Textbooks Can Be Wrong
Mar 12th, 2012 by Alex
I was doing assigned reading from Guide to Computer Forensics and Investigations (Fourth Edition). The text on page 104 concerned itself with acquiring compressed disk images as evidence, particularly the importable of ensuring that the copied data is the same as the original.
Popular archiving tools, such as PKZip, WinZip, and WinRAR, use an algorithm referred to as lossless compression.
According to the book, lossless compression is used for forensics acquisition. Lossy compression isn’t, because it alters the original data.
That makes sense.
But then came the following text:
An easy way to test lossless compression is to perform an MD5 or SHA-1 hash on a file before and after it’s compressed. If the compression is done correctly, both versions have the same hash value. If the hashes don’t match, that means something corrupted the compressed file, such as a hardware or software error.
When I read this, I stopped. I didn’t believe it. While hash collisions are certainly possible from a mathematical perspective, they aren’t likely during everyday use. But I had to see, just for my own sanity.
$ echo "Hello world." > test.txt
$ md5sum test.txt
fa093de5fc603823f08524f9801f0546 test.txt
$ sha1sum test.txt
4177876fcf6806ef65c4c1a1abf464087bfbf337 test.txt
$
$ zip test.zip test.txt
adding: test.txt (stored 0%)
$ md5sum test.zip
76e13462f780d302e0eb0246c6e4d6d4 test.zip
$ sha1sum test.zip
edfc4a3ee2082fef21dae7028d11d031eef65242 test.zip
Just as I suspected, neither method generates the same hash. I wouldn’t expect it to, even if the file were just stored within the archive there’s still content metadata that is added to the archive.
$ rm test.txt
$ unzip test.zip
Archive: test.zip
extracting: test.txt
$ md5sum test.txt
fa093de5fc603823f08524f9801f0546 test.txt
$ sha1sum test.txt
4177876fcf6806ef65c4c1a1abf464087bfbf337 test.txt
As expected, the decompressed file has the same hash as the original.
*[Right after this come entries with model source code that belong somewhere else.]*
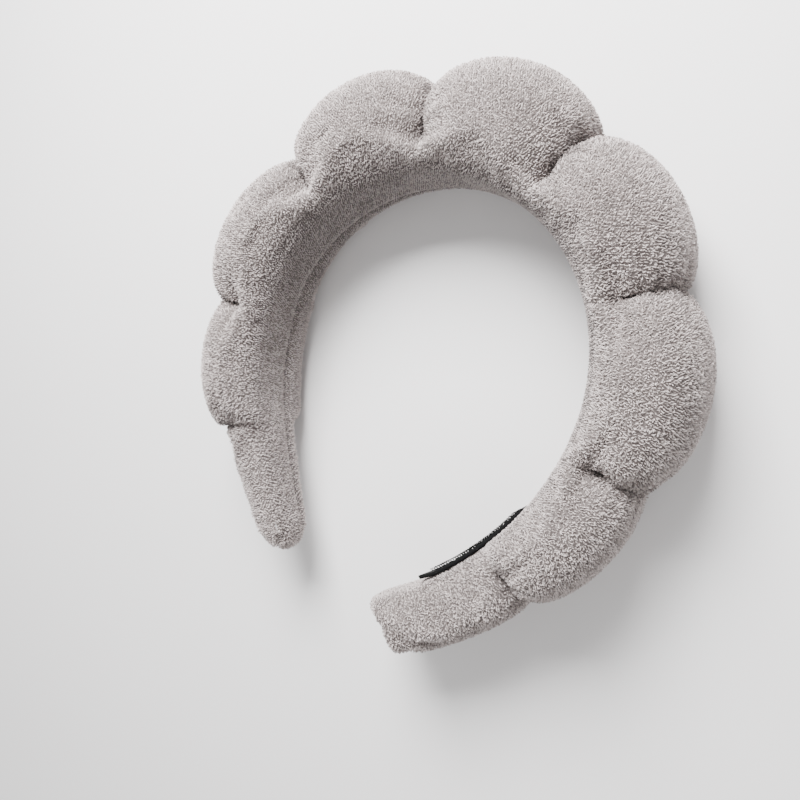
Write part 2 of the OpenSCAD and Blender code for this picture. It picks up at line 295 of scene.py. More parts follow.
# A tail starts as its pinch, swells over its first seventh, tapers in a straight line, and
# closes over its last fifth as a superellipse. Rows crowd together towards the tip.
for tip_s, gain, height_loss, width_loss, squareness, height_left, width_left, tip_rise in TAILS:
    sign = np.sign(tip_s)
    t = 1 - (1 - np.linspace(0, 1, TAIL_ROWS) ** 1.15) ** 1.6
    swell = np.clip(t / 0.14, 0, 1) ** 0.5
    end = np.clip((t - 0.80) / 0.20, 0, 1)
    close = (1 - end ** squareness) ** 0.5
    high = WAIST_HEIGHT - LAST_WAIST_DROP + (gain - height_loss * t) * swell
    high = high * (height_left + (1 - height_left) * close)
    width = (TAIL_WIDTH - width_loss * t) * (width_left + (1 - width_left) * close)
    width = WAIST_WIDTH + (width - WAIST_WIDTH) * np.clip(t / 0.1, 0, 1)
    c, r = section(angle[None], high[:, None], width[:, None], HEAD_SIDE_WIDTH, 2.3, 3.4, 0.5)
    r = r + (1 - close[:, None]) * tip_rise
    s = sign * TAIL_START + (tip_s - sign * TAIL_START) * t
    if sign > 0:
        hollow = 1 - ((r - 10.5) / 10).clip(-1, 1) ** 2
        s = s[:, None] - HOLLOW_DEPTH * end[:, None] ** 2 * hollow
        r = r + tail_curl(s)
    for rows, values in ((rows_s, s), (rows_c, c), (rows_r, r)):
        if sign > 0:
            rows.append(values[1:])
        else:
            rows.insert(0, values[:0:-1])
full_s = np.concatenate([s[:, None] * np.ones(AROUND) if s.ndim == 1 else s for s in rows_s])
row_s = full_s[:, 0]
grid_c = np.concatenate(rows_c)
grid_r = np.concatenate(rows_r)

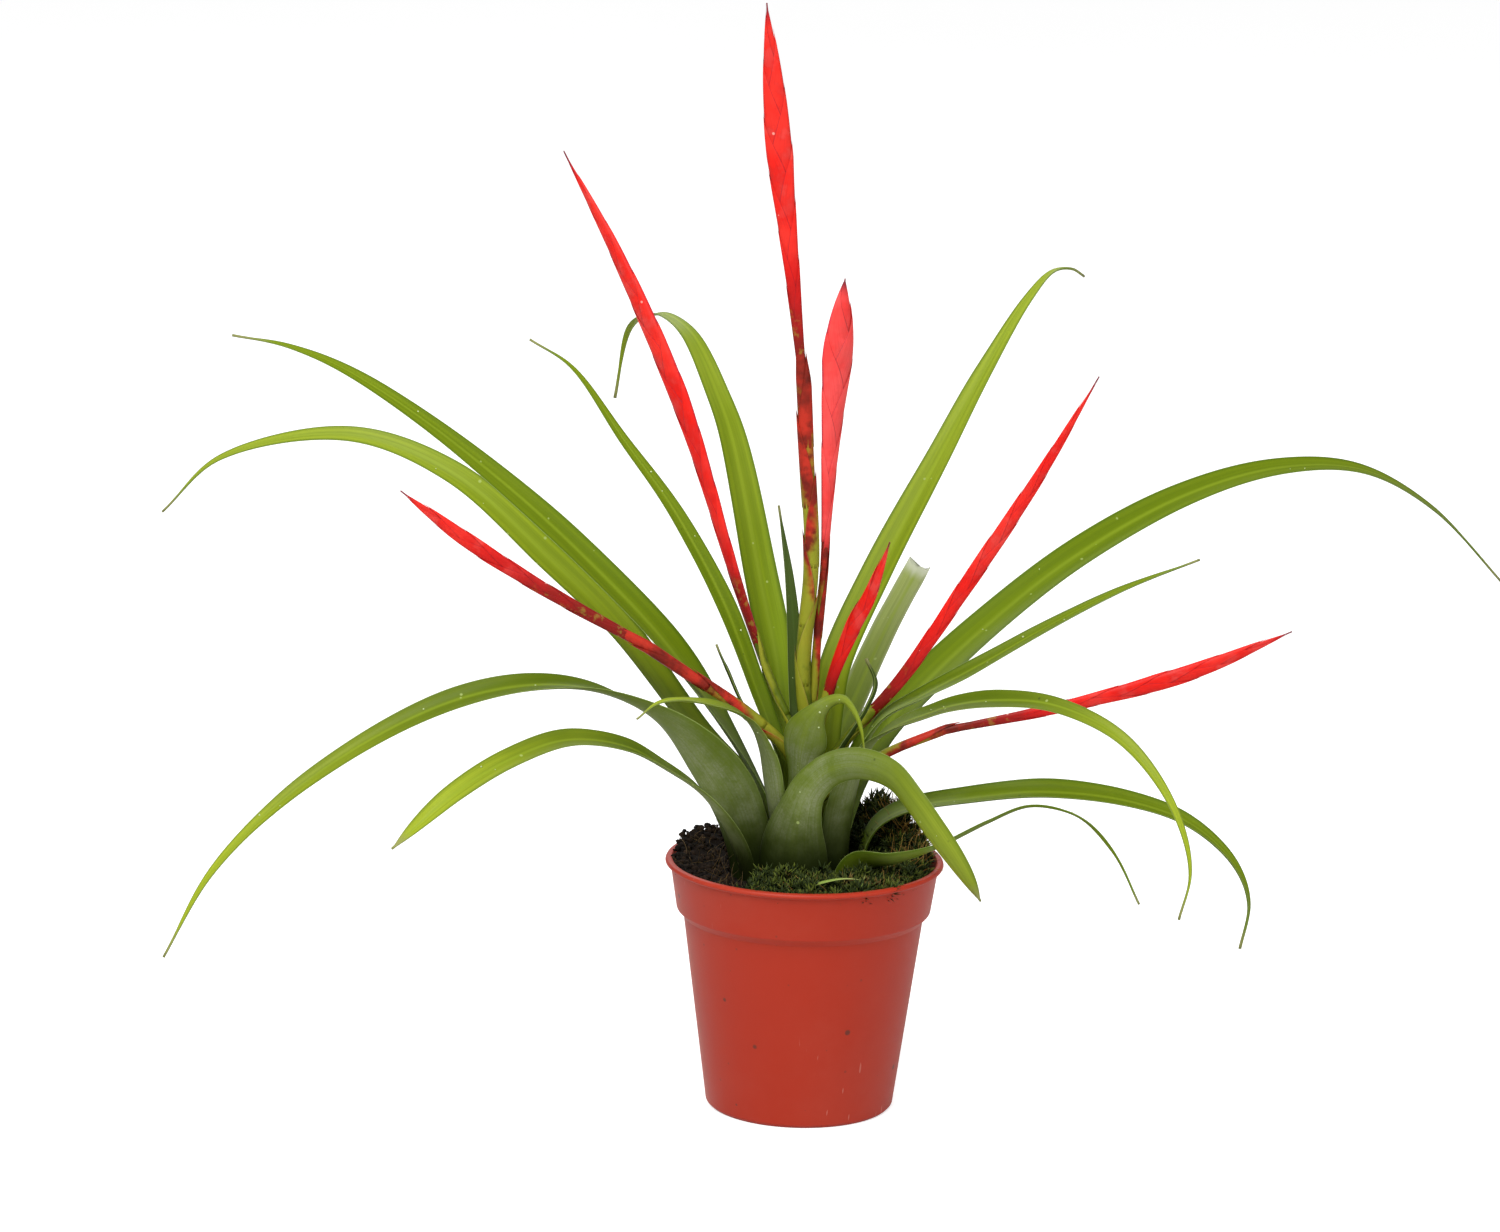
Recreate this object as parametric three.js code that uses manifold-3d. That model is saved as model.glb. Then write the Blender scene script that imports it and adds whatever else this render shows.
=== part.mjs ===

I suspect this was merely an editing error. Perhaps a non-technical editor simplified the paragraph and none of the proofreaders caught it. I hope that the authors don’t really believe the cited sentences above. I hope that digital forensic evidence isn’t being tossed out due to compressed file hashes not matching up to their source hashes.
I think the text intended to say that the hash of the original file should remain the same as a decompressed file, presuming that a lossless algorithm was used. But that’s definitely not how it sounded, and could be critically misleading to someone without previous knowledge.
Textbooks are wrong more than authors, editors and publishers would like you to realize. Sorry about the whole bubble bursting thingy.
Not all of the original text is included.